I process with adobe camera raw, photoshop and finally convert it to JPEG. But even if i detaily clean all the edges, when saved as jpeg there becomes floating pixels around the edges. (when i push levels all the way right)

How can i avoid this?


lagereek

« Reply #1 on: April 29, 2011, 10:18 »
0
I know, the answer is that you hold the tip of the pixel slightly above the water level, alternative a frogmans-suit.

microstockphoto.co.uk

« Reply #2 on: April 29, 2011, 10:21 »
0
jpeg artifacts are particularly bad on edges, especially when there's an high contrast

basically you can't avoid it, but you can reduce it by saving .jpg at highest quality: not only at the highest level, but also choosing 4:4:4 instead of 4:2:2 subsampling

also, some compressors are better than others in any particular situation, so you may try to save as .tif and then convert to .jpg with another tool
« Last Edit: April 29, 2011, 10:26 by microstockphoto.co.uk »

« Reply #3 on: April 29, 2011, 10:35 »
0
Take your pen tool and carefully outline the edge of your isolation. You've just created a path. Save the path. Convert the path to a selection. Feather the selection 2 or 3 pixels. Go to Layer>New>Layer via Copy. Now you have a clean edge all the way around the isolation. Create a new white layer under your new isolated layer, and merge.

By the way, go back to your Path and convert it to a Clipping Path. Isolated objects with Clipping Paths are much sought after.
« Last Edit: April 29, 2011, 10:38 by rimglow »

« Reply #4 on: April 30, 2011, 12:26 »
0
I have many TIFF files (that's what I work on) with perfect white backgrounds, yet when saved in JPEG, even at the smallest compression, they show some stray pixels. Some are even illustrations, so there is no isolation issue to be fixed.

This has been discussed here many years ago, in a thread exactly about this (I think I even started it). It's just something inevitable in the algorithm and sometimes an inspector will make an issue about this.

BTW, clipping paths will only be useful at the original size, so they are not a solution or circumvent to the problem.

« Reply #5 on: April 30, 2011, 12:52 »
0
Clipping paths are useful at all sizes. Some sites strip them out of lower resolutions, (Dreamstime) others don't (iStock). If you download a photo and make a selection from the clipping path, there will be no floating pixels.
« Last Edit: April 30, 2011, 12:54 by rimglow »
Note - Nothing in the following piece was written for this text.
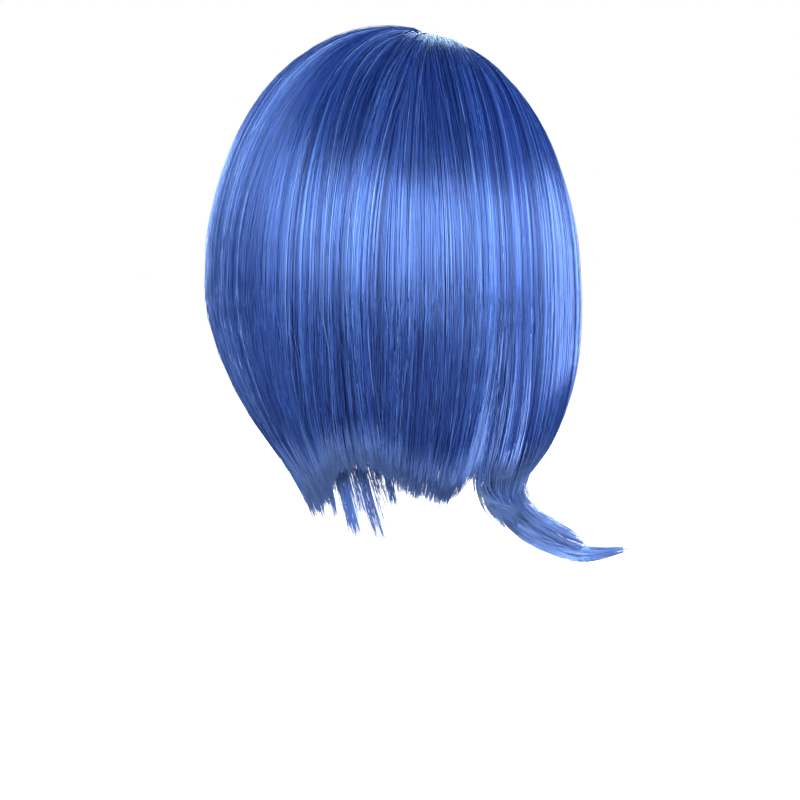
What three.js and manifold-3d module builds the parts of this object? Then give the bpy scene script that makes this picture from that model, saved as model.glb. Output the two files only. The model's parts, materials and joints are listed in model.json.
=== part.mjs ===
// A short costume wig: a stretch net cap with sewn tapes, wefts and adjusters, and the hair it carries.
// Millimetres. +X is the wearer's left, +Y the back of the head, +Z up. The origin is the centre of
// the head-size ring, the level section through the brow that a head is measured round.
import * as THREE from "three";
import { mergeVertices } from "three/addons/utils/BufferGeometryUtils.js";
import Module from "manifold-3d";

const wasm = await Module();
wasm.setup();

// ---------------------------------------------------------------- driving dimensions

// The head the cap is cut for: half an ellipsoid above the ring and a longer half below it.
const HEAD = { halfWidth: 76, halfLength: 96, crown: 115, below: 150 };

// The outside of the hair: a dome down to the widest level, then a skirt that draws in to the neck.
const HAIR = {
  halfWidth: 128,
  halfLength: 124,
  centreY: 8,
  top: 135,
  widestZ: -47,
  bottom: -171,
  fullness: 0.92, // below 1 the dome is squarer than an ellipsoid
  backShift: 24, // the neck sits behind the middle of the head
};
// How the skirt draws in: the share of the width lost at the bottom, and how late that happens.
const DRAW_IN = {
  left: { share: 0.62, power: 1.5 },
  right: { share: 0.17, power: 3 },
  length: { share: 0.46, power: 2.6 },
};
const HAIR_DEPTH = { top: 13, widest: 21, bottom: 10 };
const HAIR_OVER_CAP = 6.5; // nearest the hair comes to the head
const FRINGE_OVER_CAP = 9; // the same for the fringe, so that it lifts clear of the tracks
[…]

« Reply #6 on: April 30, 2011, 16:30 »
0
Thanks for the correction. I remember having read here that all sites would remove the clipping path in smaller resolutions, something the in automated process would not be able to retain that informartion.

lthn

    This user is banned.
« Reply #7 on: May 01, 2011, 17:16 »
0
Hi to all,

I have a problem about floating pixels when saved as JPEG on isolated photos.

I process with adobe camera raw, photoshop and finally convert it to JPEG. But even if i detaily clean all the edges, when saved as jpeg there becomes floating pixels around the edges. (when i push levels all the way right)

How can i avoid this?

Don't push the levels al the way... then you can forget the whole thing, it doesn't matter : )

« Reply #8 on: May 02, 2011, 09:12 »
0
@lthn:

The reason you push the Levels all the way, is to check for floating pixels that might not be evident at a normal exposure. You don't actually save that level change, just observe.